The motion has been proposed by J. Lorand (Randy) Matory, a professor of anthropology. I interviewed Matory for Harvard Rules (on the record, obviously, or I wouldn't mention it), and he struck me as an intelligent, honorable and principled man. But without a doubt, he's on the far left of the Harvard faculty; he's the kind of left-wing intellectual that outsiders can portray as "radical" till the cows come home. Matory was a signer of the divest-from-Israel petition, and I think it's fair to say that he's never forgiven Summers for the president's "anti-Semitic in effect if not intent" rebuttal. Matory believes deeply that, given the United States' political and financial support of Israel, we need to treat that nation as we would a 51st state. He sees Israel's treatment of the Palestinians as a fundamental human rights issue.

His motion begins with language that many professors could likely support. Matory says that Summers has "a pattern of aggressive communication and inattention to faculty opinions." True.

But then Matory moves onto ground that will make many professors uncomfortable. He suggests that Summers doubts the "capacities and rights" of "African-Americans, third-world nations, gay people, and colonized peoples." In the next paragraph he refers to "subordinate populations" and rejects "the proposition that the criticism of Israeli military policy toward the Palestinians is inherently anti-Semitic."

Colonized peoples...subordinate populations...Israeli military policy.....

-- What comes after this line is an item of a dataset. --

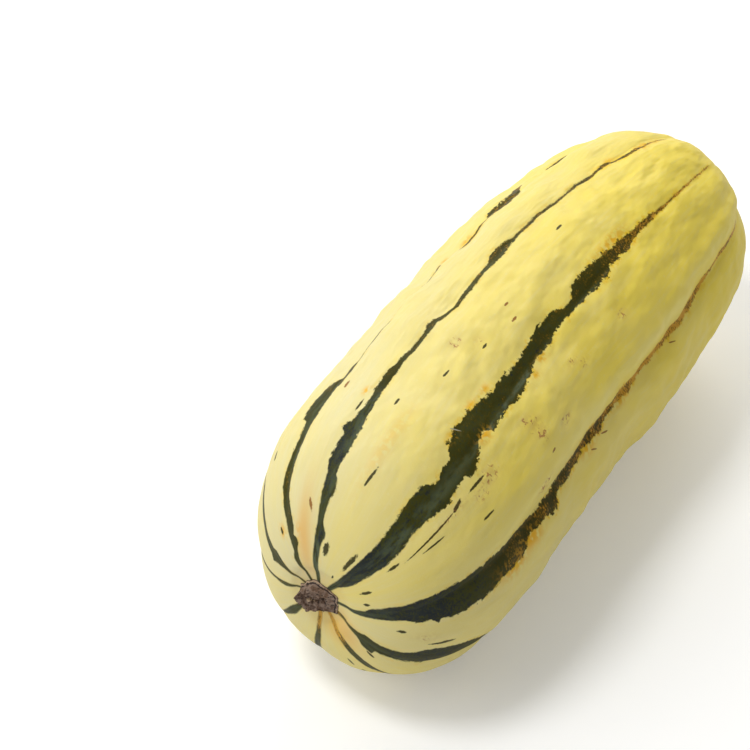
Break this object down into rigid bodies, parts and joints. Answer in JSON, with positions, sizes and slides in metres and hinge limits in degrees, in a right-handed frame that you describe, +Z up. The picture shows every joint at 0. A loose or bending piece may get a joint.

Such language is too divisive and political for the Harvard faculty. (This isn't Berkeley circa 1969 we're talking about.) It sounds a little like the Port Huron Statement of 1962. The faculty won't support it, and the pundits are going to make hay with it. Summers won't have to say a word; his allies will do his work for him. And, in this case, so will one of his opponents.

It's a shame. The fight at Harvard is not just about Summers' personality and leadership style. It's about the direction and character of the world's most influential university. That, and not a political fight about colonized peoples, is the true nature of this debate. Matory is well-meaning, but he's going to do his cause more harm than good.